Here’s my take, and I believe it’s rational. If I’m not available to watch a show like GOT when it airs, and I’m not wanting to know what happens until I’m able to watch it, here’s a suggestion – STAY OFF OF SOCIAL MEDIA. Trust me, it can be done. Now if your best friend sends you a text immediately after the show ends with “OMG CAN YOU BELIEVE [spoiler content] JUST HAPPENED??!!!!111” – well, then… your friend is a dick.

We don’t have nearly the same level of heat on this issue when it comes to sports. We know that the event is set to take place at a certain time, and we’re not always able to watch it live as it happens and unfolds. For me, I don’t care. Case in point: last Saturday night’s soccer match between Sporting Kansas City and the Montreal Impact. I was out at a local professional wrestling event while the match took place, and set my DVR to record. I periodically checked in on my phone to the score as it was going on, and then went through on the DVR after the fact to skim through the match and check out the goals and other events that took place. 

My friend Rick was also DVRing the match, to watch after wrestling was done, and didn’t want to know anything about it. I respect that, and I respect that he was making a point to stay off of twitter and facebook to avoid reading results/highlights. Point being: HE GETS IT.

Movie companies require those who view advanced screenings of films to not publish anything in any format until the day off the film’s release. After that, it’s on the individual moviegoer to avoid said publishings until they’ve had a chance to see the movie.

What’s your perspective on spoilers? Especially when it comes to shows like Game Of Thrones, which any hardcore viewer of the show has likely read the books and already knows the plot?

  1. anabbloggin says:

    I avoid spoiling things for others. I have read up to the middle of the last book and have fought my inner spoiler to not ruin it for anyone in the family.

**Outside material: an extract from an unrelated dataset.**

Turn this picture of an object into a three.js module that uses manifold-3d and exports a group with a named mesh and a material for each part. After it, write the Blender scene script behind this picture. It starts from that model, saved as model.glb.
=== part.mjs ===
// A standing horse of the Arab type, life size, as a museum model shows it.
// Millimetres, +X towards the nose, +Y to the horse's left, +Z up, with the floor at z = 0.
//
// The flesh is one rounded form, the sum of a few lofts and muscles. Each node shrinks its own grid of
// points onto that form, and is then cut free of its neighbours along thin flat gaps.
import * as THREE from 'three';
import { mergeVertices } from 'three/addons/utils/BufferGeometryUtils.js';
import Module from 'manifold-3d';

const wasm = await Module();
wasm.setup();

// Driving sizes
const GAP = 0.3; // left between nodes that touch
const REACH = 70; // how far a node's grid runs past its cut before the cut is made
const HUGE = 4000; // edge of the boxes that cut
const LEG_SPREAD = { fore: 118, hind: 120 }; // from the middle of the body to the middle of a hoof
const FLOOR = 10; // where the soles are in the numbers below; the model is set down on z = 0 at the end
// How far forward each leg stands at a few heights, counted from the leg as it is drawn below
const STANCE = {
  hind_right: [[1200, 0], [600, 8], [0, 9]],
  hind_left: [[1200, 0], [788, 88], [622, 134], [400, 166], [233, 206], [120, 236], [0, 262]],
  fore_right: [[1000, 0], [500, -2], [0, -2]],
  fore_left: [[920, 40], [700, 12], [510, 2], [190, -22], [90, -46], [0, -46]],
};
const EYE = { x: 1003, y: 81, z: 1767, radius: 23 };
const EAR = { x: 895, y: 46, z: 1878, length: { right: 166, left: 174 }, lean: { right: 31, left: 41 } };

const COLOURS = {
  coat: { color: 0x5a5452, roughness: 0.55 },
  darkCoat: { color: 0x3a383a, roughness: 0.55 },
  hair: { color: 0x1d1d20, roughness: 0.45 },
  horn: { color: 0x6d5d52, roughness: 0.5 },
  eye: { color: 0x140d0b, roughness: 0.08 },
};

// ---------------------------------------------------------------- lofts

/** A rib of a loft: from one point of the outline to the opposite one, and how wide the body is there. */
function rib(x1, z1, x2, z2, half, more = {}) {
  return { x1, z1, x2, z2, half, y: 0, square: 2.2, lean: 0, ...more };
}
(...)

In my blog I also warn about spoilers.
    I was victim of a spoilifier in Youtube once, but due to my own stupidity: someone commented ”die you f’ing @$$hole” and I though “what the…?” so I clicked on the original comment, it was marked as spam, aaaand stupid as hell I clicked to read it anyways and got this ”No, “x” is still alive, he still has to kill “y”. I felt so silly.
    Some people just get a kick out of it. I kind of get it, it’s like a prank, but it isn’t good to be on the receiving end, so I just don’t do it.